The "counter culture" that we all praised Potter & Heath for X-raying did not "counter" how we do most of that. The only serious counter-culture-warriors were the anti-materialist hippie communes committed to really dropping out of the economy, consuming little that wasn't available in the Depression. Everybody who got a job with any kind of large institution was a "sellout", for Stephenson, even if they spent every weekend protesting.
About everything that the column describes as a "scene" is in the funny-hats-and-dancing side of the ledger. Happy "scenes" of everybody's youth are locations where you had some odds of finding a mate, which is to say *age-exclusive*. A good "scene" must exclude those too young to be available, conveniently provided by liquor consumption, and those too old to be good matches.

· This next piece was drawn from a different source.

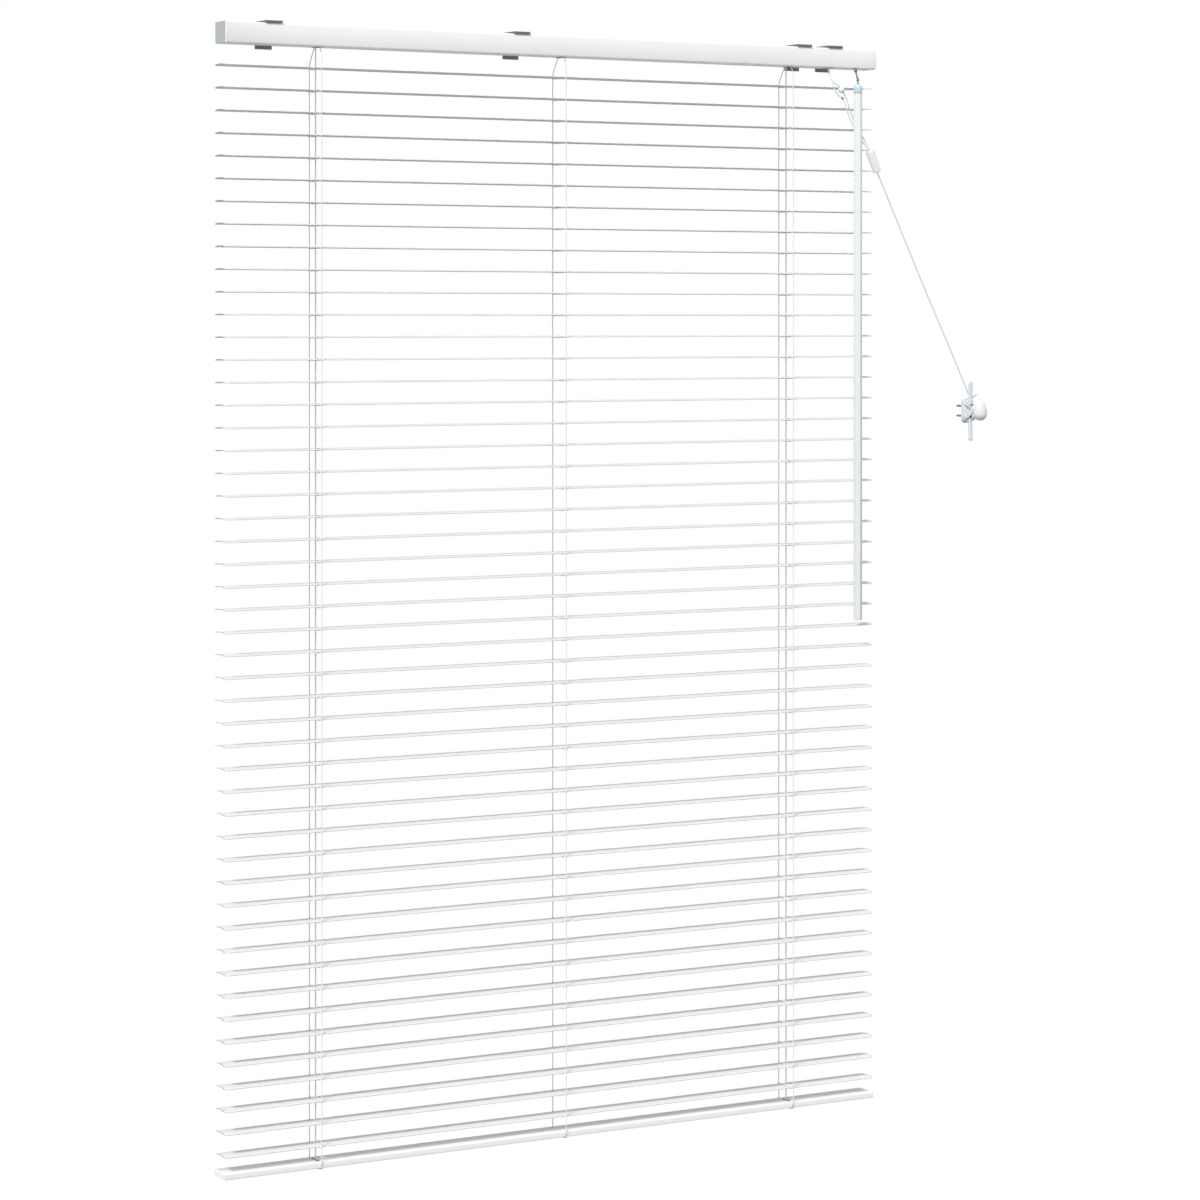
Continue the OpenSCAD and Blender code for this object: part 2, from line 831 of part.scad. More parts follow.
module knob() {
    translate(knob_top - [0, 0, knob_h])
        rotate_extrude()
            intersection() {
                square([knob_r, knob_h]);
                union() {
                    translate([0, knob_r])
                        circle(knob_r);
                    translate([0, knob_r])
                        scale([1, (knob_h - knob_r) / knob_r])
                            circle(knob_r);
                }
            }
}

module cord_hardware() {
    color(pale_blue)
        cord_stop();
    color(steel)
        crimp();
    color(plastic) {
        joiner();
        knob();
    }
}

headrail();
headrail_fittings();
mounting_hardware();
tilt_shaft();
tilter_worm();
tilt_wand();
ladder_front_cords();
ladder_back_cords();
bottom_rail();
lift_cords();
cord_hardware();
for (i = [1:slat_count])
    slat(i);
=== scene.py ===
"""Venetian blind: the looks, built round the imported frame. Shapes are drawn in millimetres."""
import json
import math

import bmesh
import bpy
from mathutils import Matrix, Vector

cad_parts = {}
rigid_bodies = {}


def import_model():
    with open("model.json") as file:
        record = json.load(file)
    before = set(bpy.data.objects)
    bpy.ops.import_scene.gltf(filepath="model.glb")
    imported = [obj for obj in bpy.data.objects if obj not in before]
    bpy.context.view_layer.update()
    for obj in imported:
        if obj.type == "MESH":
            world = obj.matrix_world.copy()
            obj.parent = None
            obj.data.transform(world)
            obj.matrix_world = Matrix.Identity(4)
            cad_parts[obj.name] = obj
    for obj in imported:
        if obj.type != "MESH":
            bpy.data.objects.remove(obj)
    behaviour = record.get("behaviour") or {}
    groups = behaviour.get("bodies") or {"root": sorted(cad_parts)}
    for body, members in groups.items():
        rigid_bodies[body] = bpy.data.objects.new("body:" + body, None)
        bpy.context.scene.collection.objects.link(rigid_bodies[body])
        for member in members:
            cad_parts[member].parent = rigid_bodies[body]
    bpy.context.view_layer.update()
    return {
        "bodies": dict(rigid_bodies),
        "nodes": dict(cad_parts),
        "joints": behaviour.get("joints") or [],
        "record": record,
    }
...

For a century, every generation excludes its elders from their favourite dating places with sounds, fashions, sights that make them uncomfortable, invent words they don't know. (Youth can tolerate more noise, and use that tactic heavily. My wife can't go into young-person clothing stores, for the soundtrack.)
Neither the Boomers, Gen-X, nor any since have actually offered a different actual-culture. We're all down with ever-larger corporations, signed off on ever-higher income inequality. We've purchased, generation by generation, ever-larger houses and vehicles.
So, if all you've got is changing tastes in hats, pants, and music to denote a given generation's "culture" from other generations, it's certain that it fades away along with their need for dating. A "scene" in a culture is like a "scene" in a movie. There's no movie unless there's a next scene, and a next.